Ничего не перевернулось в стране после этих героических слов. А Сванидзе просто взял и раздвинул свою колею. Помните Высоцкого? Так выпьем же за его безнадежное дело.

Давай не будем!

«Нонна, давай!» А кому она должна давать-то? Ведь если каждому давать...

Но если у вас (то есть на Первом канале) есть такая замечательная артистка Нонна Гришаева, женщина-оркестр, то грех ею не воспользоваться и не сделать по такому поводу отдельную монопрограмму. Думать не надо: ведь на СТС уже существует «6 кадров», а на «Домашнем» — «Одна за всех» с Анной Ардовой. И вот она, эврика: смешать одно с другим, поставить в центр вселенной Гришаеву — и успех обеспечен. И рейтинг с ним. Очень креативно.
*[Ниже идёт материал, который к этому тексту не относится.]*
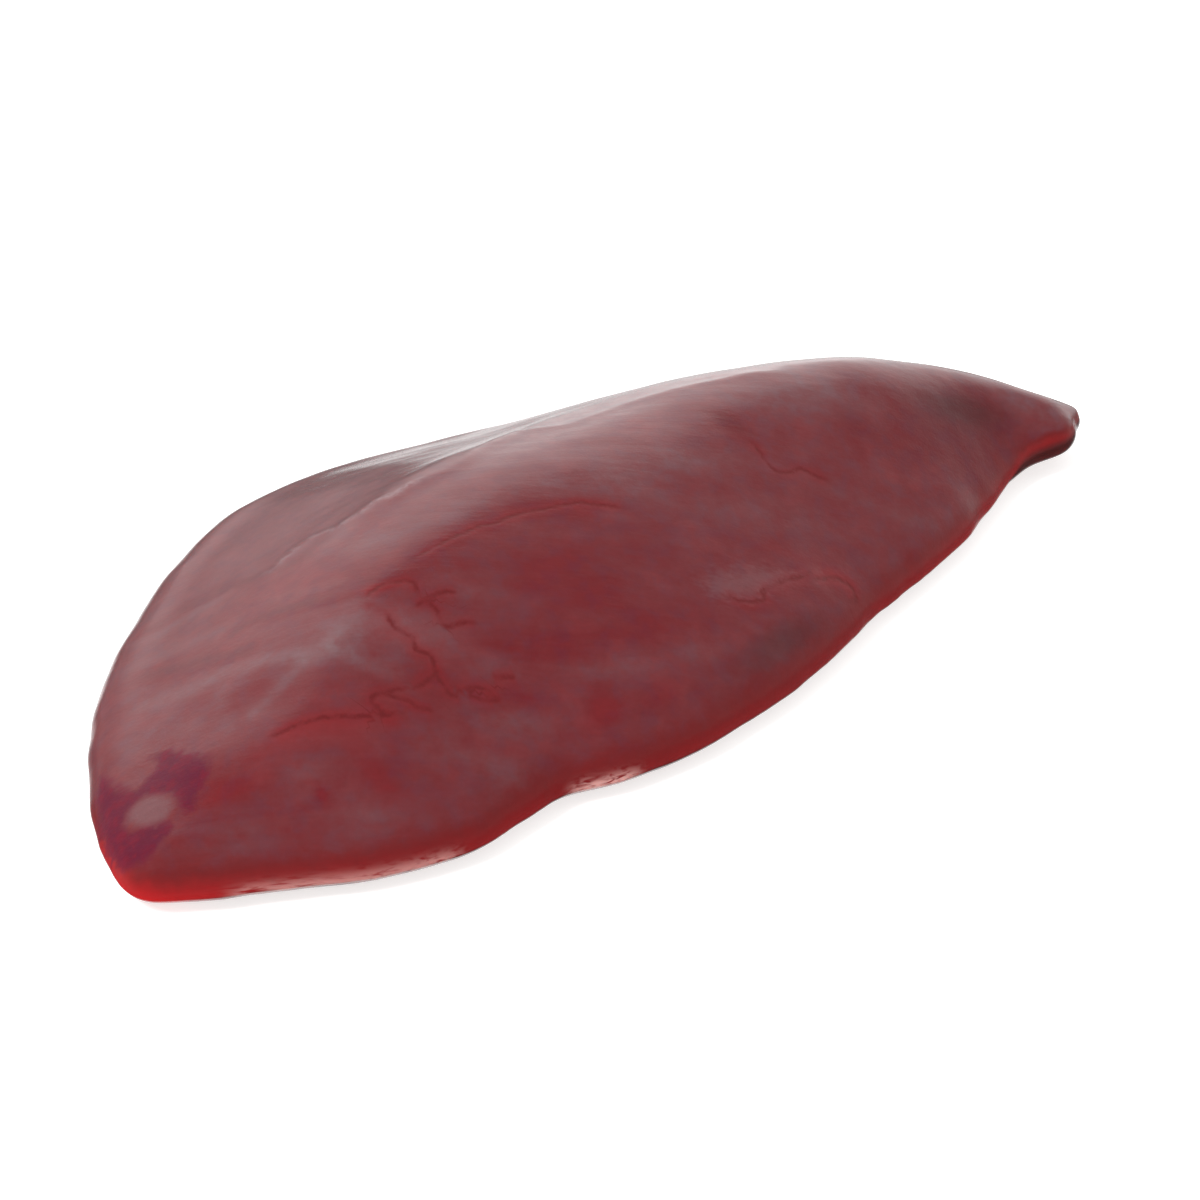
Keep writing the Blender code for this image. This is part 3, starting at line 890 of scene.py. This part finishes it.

Но что СТС и «Домашнему» здорово, то Первому... здорово не очень. Потому что, беря похожие форматы на главный канал страны, нужно тогда и выдавать на-гора что-то запредельное. Иначе нет смысла.

У них довольно часто это получается. Но с Нонной, похоже, произошел облом. Потому что «6 кадров» смотрится смешнее, а Анна Ардова играет лучше.

То, что такая передача появилась на Первом, — замечательно. Но это значит, что Нонну будет смотреть вся страна. Смотреть будто под микроскопом. И обсуждать на досуге. В курилках, в метро, на кухнях. И что скажет благословенный народ?

А так и скажет: не смешно. Взять немецкий аналог и перевести шуточки бюргеров на свой лад — большого ума не требуется. Правда, стоит оговориться, не смешно на Первом и не смешно на каком-то другом, пусть тоже очень большом и федеральном, — две большие разницы. Ведь на Первом такую планку задали с «Перисхилтоном» да с «Большой разницей» — никакая Исинбаева не возьмет.

Видно, что Гришаева в разных сценках не умеет перевоплощаться. Не то что Ардова! Гришаева везде в главной роли, а массовка, статисты почему-то ее переигрывают. Ну как такое может быть?!

Очень опасно вдруг взять и устроить актрисе такой бенефис. Там же не только все ее прелести будут видны, но и то, что порой необходимо скрывать. А тут все напоказ. Смотри — не хочу.

Несколько лет назад вот так же начинала Елена Воробей. Ее увидели: ба, да какая же она свежая, как классно умеет пародировать. Талантище! И тоже устроили ей большой именной концерт на Первом. После чего все увидели, что возможности юмористки довольно ограниченны. И Воробей полетела вниз.

С Гришаевой, надеюсь, этого не случится. Просто ясно, что умеет она еще в своей профессии далеко не все. А если ей в этом не помогают, а даже наоборот, тогда все — кранты. Но ведь в «Большой разнице» она замечательная. И в «Дне радио», и в «Дне выборов» просто классная.

Ну так давайте же актрисе роли по ее способностям и не считайте ее Раневской. Она не Раневская, а Гришаева. А то — давай, давай... Навалились всем скопом на бедную женщину. Никаких сил не хватит.